Think about it logically. College coaches want great student-athletes who will represent their team and institution in a positive manner every day. To identify those players, the coaches need to get to know you and they want to talk with the coaches who see you at practice, watch you in games and talk with you daily. Certainly your “recruiting team” includes your parents, your guidance counselors, your teammates, etc., but they should only be involved in a support role.

What the college coaches have to say

Over the years we’ve had the opportunity to talk with and interview hundreds of college coaches and there is definitely a common theme when it comes to whose opinion matters in the recruiting process. Here are a few of the quotes from our prior USA TODAY High School Sports interviews with some of the top college coaches in the country:

“The biggest thing with us is we would like to be contacted by the athlete. It is a major turnoff getting emails from a parent or even a recruiting service, so to speak. Quite honestly, we don’t even look at those emails because we know they are going to be slanted or biased. We would really rather have the initial contact come from the athlete or even the high school coach of the athlete.”

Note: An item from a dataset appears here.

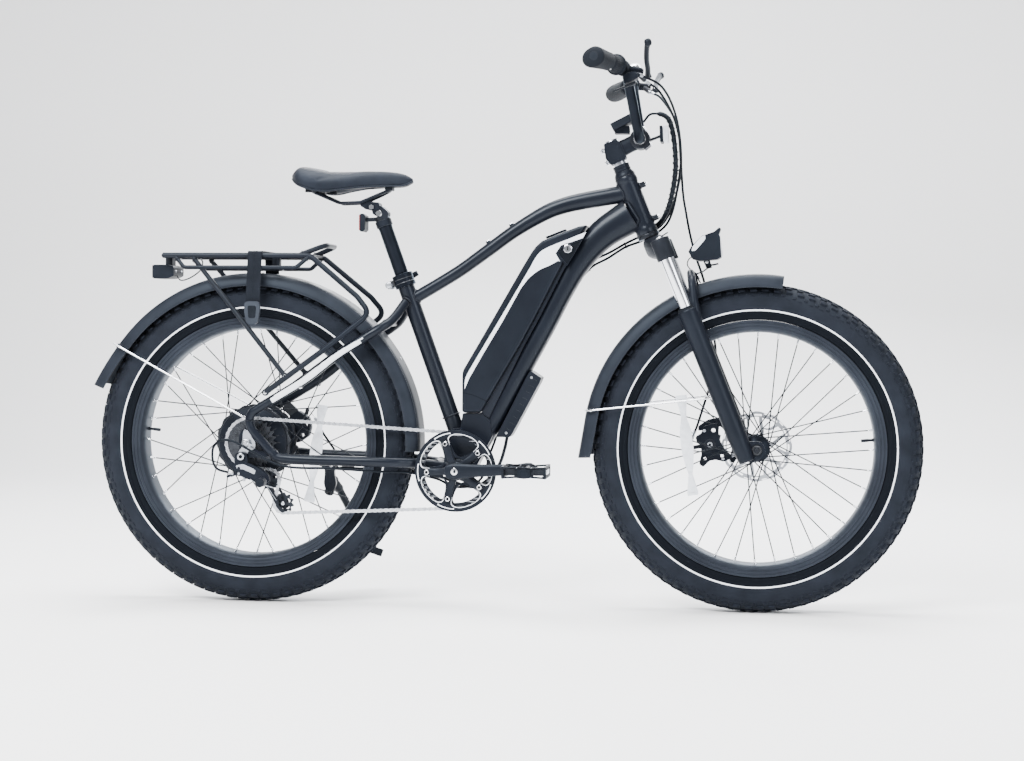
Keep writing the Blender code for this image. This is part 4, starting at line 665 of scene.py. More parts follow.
def make_tyre(name, node, centre, body, phase):
    ribs = []
    for i, (r, y) in enumerate(LINE):
        ribs.append((r, y))
    outer = []
    for r, y in ribs:
        for edge, lift in ((0.3455, 0.0005), (0.3005, 0.0006), (0.2935, 0.0005)):
            if abs(r - edge) < 0.0011:
                y += lift
        outer.append((r, y))
    inner = [(0.2880, 0.0330), (0.3000, 0.0420), (0.3270, 0.0455), (0.3480, 0.0350), (0.3600, 0.0150), (0.3612, 0.0)]
    half = list(reversed(outer))
    profile = [(r, y) for r, y in half] + [(r, -y) for r, y in outer[1:]] + [(r, -y) for r, y in inner] + [(r, y) for r, y in reversed(inner[:-1])]
    # sidewall faces nearer the axle than 0.306 m take the darker bead material: painted shade along the rim
    shell = emit(name, lathe(profile, centre, ring=True, sides=144), RUBBER, body, node, sharp=40, looks=[BEAD_SHADE],
                 face_look=lambda c, p: 1 if sqrt((c.x - centre.x) ** 2 + (c.z - centre.z) ** 2) < 0.3060 else 0)
    knobs = []
    count = 84
    step = 2 * pi / count
    for k in range(count):
        a = phase + k * step
        wide = k % 2
        for side in (1, -1):
            knobs.append(knob(centre, a + (0.25 if side > 0 else -0.25) * step, side * 0.0088, 0.0140, 0.0118, 0.0034, skew=0.18 * side))
            knobs.append(knob(centre, a + (0.75 if side > 0 else 0.25) * step, side * 0.0232, 0.0135 if wide else 0.0150, 0.0100, 0.0036, skew=-0.22 * side))
            knobs.append(knob(centre, a + 0.15 * step, side * 0.0378, 0.0155, 0.0110 if wide else 0.0090, 0.0040, skew=0.12 * side))
            knobs.append(knob(centre, a + 0.62 * step, side * (0.0500 if wide else 0.0485), 0.0082, 0.0072, 0.0022))
            knobs.append(knob(centre, a + 0.12 * step, side * 0.0555, 0.0120, 0.0022, 0.0009, taper=0.9))
    emit(name + "_tread", merged(knobs), TREAD, body, sharp=30, slot="tyre_rubber")
    stripes = []
    for side in (1, -1):
        band = []
        for r in (0.3068, 0.3076, 0.3086, 0.3096, 0.3102):
            band.append((r, side * (on_carcass(r) + 0.00022)))
        back = [(r, side * (on_carcass(r) - 0.0006)) for r in (0.3102, 0.3068)]
        stripes.append(lathe(band + back, centre, ring=True, sides=144))
    emit(name + "_stripe", merged(stripes), STRIPE, body, sharp=60, slot="tyre_rubber")
    return shell


# ---- rims, spokes and hubs ----
RIM_HALF = [(0.2787, 0.0374), (0.2860, 0.0374), (0.2869, 0.0386), (0.2862, 0.0401), (0.2822, 0.0403), (0.2812, 0.0390), (0.2798, 0.0389), (0.2788, 0.0401), (0.2745, 0.0399), (0.2735, 0.0384),
            (0.2719, 0.0383), (0.2706, 0.0393), (0.2668, 0.0382), (0.2632, 0.0330), (0.2606, 0.0255), (0.2596, 0.0200), (0.2593, 0.0100)]


def make_rim(name, node, centre, body, valve):
    profile = RIM_HALF + [(r, -y) for r, y in reversed(RIM_HALF)] + [(0.2700, -0.0300), (0.2680, 0.0), (0.2700, 0.0300)]
    emit(name, lathe(profile, centre, ring=True, sides=144), RIM, body, node, sharp=25)
    at = radians(valve)
    out = Vector((cos(at), 0, sin(at)))
    stem = lathe([(0.0042, 0), (0.0042, 0.003), (0.0030, 0.004), (0.0030, 0.0120), (0.0036, 0.0125), (0.0036, 0.0270), (0.0032, 0.0285), (0.0008, 0.0288)], centre + out * 0.2600, -out, 16)
    emit(name + "_valve", stem, PLASTIC, body, slot="plastic")


def make_spokes(name, centre, body, valve, holes_r, flange_y, twist, rim_y=0.011):
    """36 laced spokes with elbows, heads and nipples. twist is the hub hole's angle from the rim hole's, in degrees."""
    wires, nipples = [], []
    for i in range(36):
        rim_angle = valve + 5 + 10 * i
        side = -1 if i % 2 == 0 else 1
        lead = 1 if (i // 2) % 2 == 0 else -1
        hub_angle = rim_angle + lead * twist
        skin = 0.0016 if lead > 0 else -0.0016
        hole = at_angle(centre, holes_r, hub_angle, side * flange_y)
        start = at_angle(centre, holes_r, hub_angle, side * (flange_y + skin))
        seat = at_angle(centre, 0.2598, rim_angle, side * rim_y)
        along = (seat - start).normalized()
        wires.append(tube([hole - Y * (side * (0.0030 if lead > 0 else -0.0030)), start - along * 0.0002, start + along * 0.0030, start.lerp(seat, 0.5), seat - along * 0.006], 0.00135, 8, ref=Vector((0.3, 0.9, 0.2))))
        wires.append(lathe([(0.0004, 0), (0.0022, 0.0003), (0.0022, 0.0011), (0.0012, 0.0016)], hole - Y * (side * (0.0036 if lead > 0 else -0.0036)), Y * (side if lead > 0 else -side), 10))
        nipples.append(lathe([(0.0033, 0), (0.0033, 0.0012), (0.0021, 0.0020), (0.0021, 0.0098), (0.0017, 0.0118), (0.0011, 0.0122)], seat + along * 0.0006, -along, 10))
    emit(name + "_spokes", merged(wires), CABLE, body, sharp=50, slot="steel")
    emit(name + "_nipples", merged(nipples), CHROME, body, sharp=50, slot="silver_alloy")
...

—Adam Dorrell, head football coach Northwest Missouri State

“For our program specifically, I would advise a young man to have his high school coach or AAU coach reach out to our staff, on his behalf. If that recruit truly has the ability to play at this level, it is going to take a personal conversation with his coach for us to even consider taking the next step.”

—Billy Kennedy, head basketball coach, Texas A&M University

“Really we didn’t trust anyone other than our coaching staff and the player’s high school coach. Our coaching staff handled all aspects of recruiting. We didn’t rely on anyone else, but if a high school coach had any hesitation about a player, we were out!”

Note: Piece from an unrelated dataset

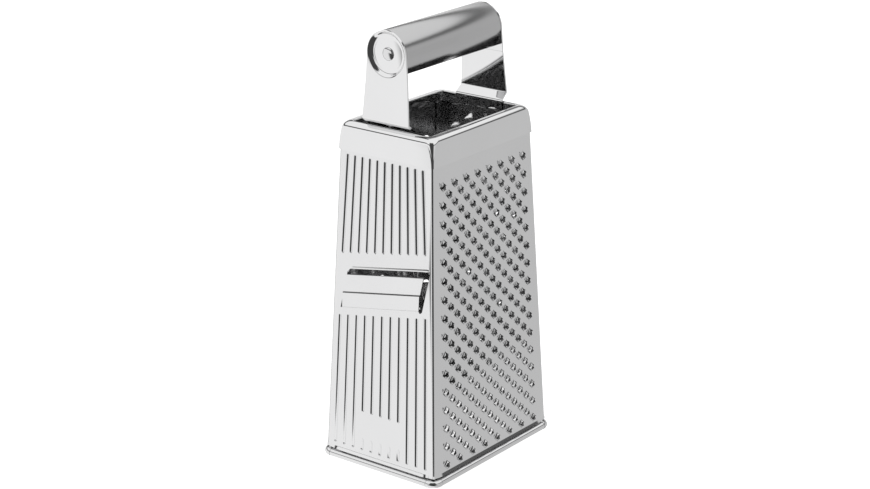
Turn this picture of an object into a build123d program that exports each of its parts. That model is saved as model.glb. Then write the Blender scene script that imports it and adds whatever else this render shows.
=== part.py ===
from build123d import *
from math import atan, cos, degrees, radians, sin, tan
import os

# A four-sided steel box grater. Four punched sheet panels stand in a beaded foot frame and close under a
# pressed collar. Two cranked brackets are welded inside the neck and hold a tube grip on a peened rod.
# X runs along the grip, Y across it and Z up, in millimetres. The origin is on the table under the middle.

# Whole object: the height over the grip, how much of it the handle takes, and the footprint over the bead
total_height = 250.0
handle_height = 54.1
base_length = 111.6
base_width = 83.0

# Body: the outside of the four panels, carried on to the collar's top
body_top_length = 87.2
body_top_width = 62.9
sheet = 0.7
lap_fit = 0.05
overrun = 3.0
corner_chords = 3

# Foot frame: a bead of flats that rests on one of them, and a web that the panels are welded round
bead_diameter = 4.3
bead_overhang = 3.0
bead_sides = 12
bead_corner_radius = 7.0
rim_sheet = 0.7
rim_web_height = 9.3
rim_gap = 0.1

# Flare: each panel's bottom edge is bent out over the bead and runs on straight
flare_radius = 0.8
flare_turn = 40.0
flare_length = 1.6
flare_gap = 0.45

# Panels: how far they reach up under the collar, how the narrow ones lap behind the wide ones
collar_lap = 7.4
edge_reveal = 0.25
flange_depth = 4.5
flange_bend_radius = 1.0
flange_start = 10.0

# Collar: skirt, shoulder, turned-in lip, and the notches that the brackets pass through
collar_height = 15.8
collar_sheet = 0.7
collar_fit = 0.1
collar_corner_radius = 1.3
collar_neck_corner_radius = 4.6
shoulder_radius = 3.6
shoulder_steps = 3
opening_length = 79.6
opening_width = 52.8
opening_corner_radius = 2.2
lip_depth = 6.3
lip_edge_chamfer = 0.5
notch_side_gap = 0.5
notch_depth = 0.9

# Brackets: strip, crank over the collar's rim, welded tab, and the dished seat for the grip. Rises and drops
# are measured from the collar's top
bracket_sheet = 1.0
bracket_span = 85.8
bracket_shoulder_width = 31.4
bracket_foot_width = 32.0
bracket_bend_radius = 1.6
bracket_splay = 1.6
crank_top_rise = 4.1
crank_bottom_rise = 0.7
foot_drop = 5.7
tab_top_drop = 9.3
tab_bottom_drop = 15.3
tab_corner_radius = 2.0
weld_fit = 0.1
dish_wall = 0.8
dish_depth = 1.7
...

—Mack Brown, former head football coach, University of Texas

“When a coach is making an effort on your behalf, that really stands out to us. If an AAU coach or a high school coach is willing to contact us about you, they obviously think very highly of you.”

—Tom Billeter, head basketball coach, Augustana University

“The opinion of the club coach is one that we typically draw on first. That is the coach that has been around the student-athlete, most recently. We also like to speak with other coaches, teachers, principals or any authority figures involved in the student-athlete’s day-to-day life. We like to have a consensus opinion on any athlete before we get serious and offer a scholarship.”

—Theresa Romagnolo, women’s head soccer coach, Notre Dame University

“Bottom line, the alpha and the omega of the list (of people we listen to) is the high school coach or high school coaches.”

—Mark Henninger, Head Football Coach, Marian University

“We will never recruit a guy without talking to the people that surround him. Be it a summer coach or a high school coach, that really doesn’t matter. If we recruit you, we want to know what those guys think about you. Those guys are going to shoot us straight and we absolutely listen to their opinions.”

—Matt Wilber, head basketball coach, Dakota Weslayen University

Why your coach’s opinion matters

Apparently, based on the above, your current coach’s opinion can be critical in your recruiting journey. Listen, I’m not telling you to become the coach’s pet and it’s certainly not your coach’s job to find you a college scholarship, but understand that your relationship with your current coach can be very telling to any college program interested in you.

Most of the time, your history as a teammate and player is an indication of how you will act in college. Your character is part of a college coach’s evaluation process. Bottom line, the odds of a college coach talking to your current coach are really, really, really high and you have to understand that if you want to get to the next level.

How your current coach can help

Most coaches are willing to help their athletes make it to the next level, but it will be easier on you if you make it easy for them. They need direction and guidance in reaching out to programs you are interested in. Their time is precious; therefore, give them an easily executable game plan and the information college coaches will want.


First, be sure your coach agrees that the schools you have targeted are a good fit for your abilities. Then, provide your coach with the recruiting coordinator’s contact information for your top college choices along with your athletic/academic resume so your coach has all the information he or she needs when contacting a college coach. Don’t expect your current coach to contact the coaches at colleges that don’t match your abilities. If they did, that would cause more harm than good.

What if your current coach won’t help?

If your current coach isn’t willing to help you with recruiting or isn’t comfortable helping, you need to improvise. Use an assistant coach, a skills coach, your athletic director or even an opposing coach. If at all possible, you need a credible source to verify your abilities to college coaches. It just makes the recruiting process that much easier.